NOTE: When splicing wire, always insert the marlinespike against the lay of the wire, and make sure not to shove it through the core. The core must be on the left-hand side of the spike.(2) Making the first tuck of strands one, two, and three. In the liverpool splice, the first strand goes under three strands, the second strand goes in the same opening but only under two strands, and the third strand goes in the same opening but only under one strand. All of the strands go in at the same point, but come out at different places (Figure 6-27). At this time, run the spike behind the three strands under which the first three are tucked, but above the first three tucked strands. Holding the marlinespike at a 90-degree angle to the standing part, turn the spike counterclockwise about one fourth of a turn and insert the core through the standing part. This is called "dipping the core." Make sure that the core is inserted under the marlinespike. Pull the core down and run it down into the splice.
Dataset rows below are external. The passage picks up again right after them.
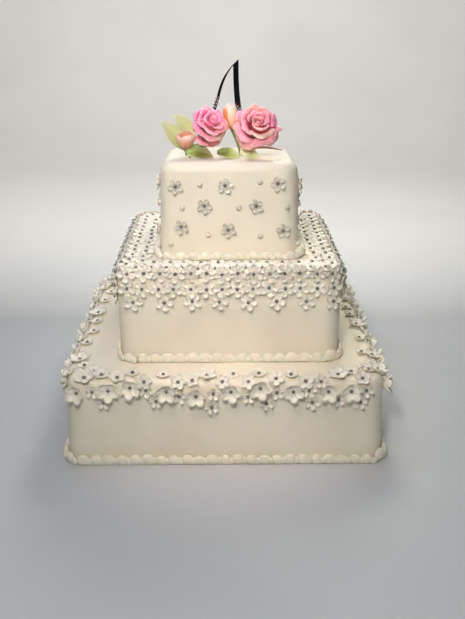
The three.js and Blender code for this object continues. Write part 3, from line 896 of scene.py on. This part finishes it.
# Petal colours from base to rim.
RIM = np.array(srgb("FCE9E6")[:3])
MAGENTA = shades("F676A4", "FC80AC", "FE8CB4", "FFB0CA")
ROSE = shades("F67E98", "FC8AA2", "FE9AAE", "FFBEC8")
SALMON = shades("F0827E", "F78E8A", "FBA09C", "FEC0BA")
CREAM = shades("E48E84", "ECA496", "F4C0AE", "F9DCCA")
TAN = shades("B0605A", "C88676", "DEAE98", "EED2B8")
BRICK = shades("B44850", "CC6260", "DC8478", "ECAE9C")

# Petal forms from base to rim, as shares of the flower's radius and height.
WRAP = [(0.08, 0.2), (0.2, 0.6), (0.24, 0.85), (0.27, 0.97), (0.34, 1.0)]
INNER = [(0.1, 0.15), (0.3, 0.6), (0.36, 0.83), (0.44, 0.93), (0.56, 0.92)]
OPEN_OUT = [(0.12, 0.1), (0.45, 0.6), (0.56, 0.77), (0.68, 0.83), (0.83, 0.78)]
WIDE = [(0.12, 0.05), (0.6, 0.48), (0.76, 0.66), (0.9, 0.69), (1.03, 0.58)]
DROOP = [(0.12, 0.02), (0.6, 0.2), (0.84, 0.36), (0.98, 0.42), (1.08, 0.32)]
HANG = [(0.12, 0.0), (0.55, 0.02), (0.8, 0.12), (0.95, 0.24), (1.04, 0.3)]
TONGUE = [(0.12, 0.04), (0.56, 0.34), (0.8, 0.56), (0.96, 0.54), (1.08, 0.32)]
CUPPED = [(0.12, 0.08), (0.55, 0.42), (0.76, 0.64), (0.88, 0.76), (0.98, 0.78)]
SIDEWAYS = [(0.12, 0.05), (0.6, 0.4), (0.75, 0.57), (0.85, 0.6), (0.93, 0.57)]

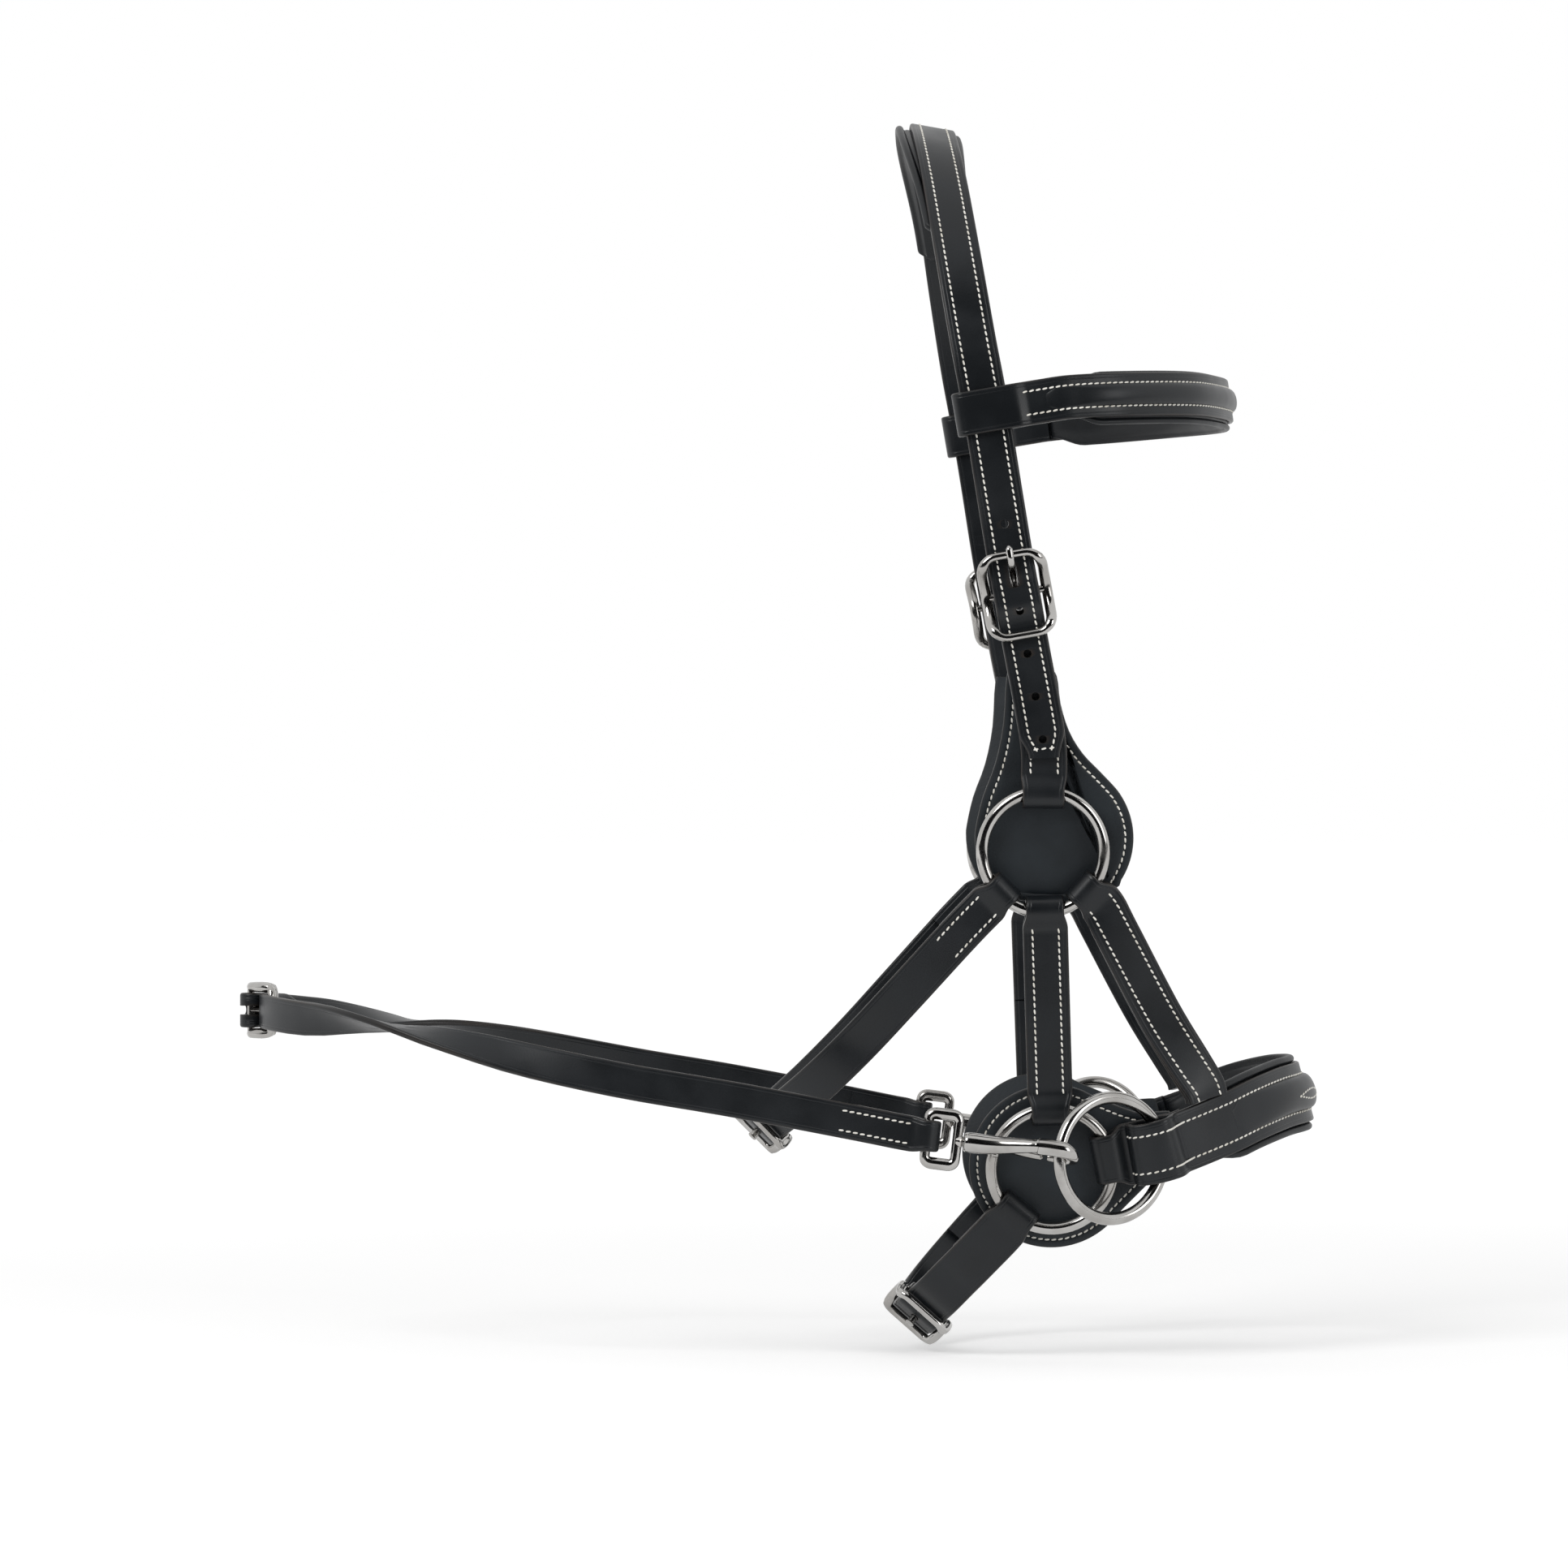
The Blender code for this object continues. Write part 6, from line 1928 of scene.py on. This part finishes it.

(5) Tucking strands one, two, and three. To finish the splice, tuck number three, two, and one. Each is tucked three times in a row, ending up with an overall total of four tucks for each. To avoid kinking the strands on the last tucks, insert the spike and run it up the wire. Follow the spike up with the strand, shove it under the spike, and pull taut. Keeping a strain on the strand, work the spike and strand back around and down together. Hold the strand there and work the spike back up the wire. Follow up with the strand and take the last tuck. Work the strand back down and hold it there. Before pulling out the spike, run it back up until the strands of the standing wire bind the working strand in place. Make the second and third tucks with the remaining strands in the same way.

(6) Completing a splice. Remove the wire from the vise, use a hammer to pound the splice into shape, and cut off the ends of the tucking strands close to the splice.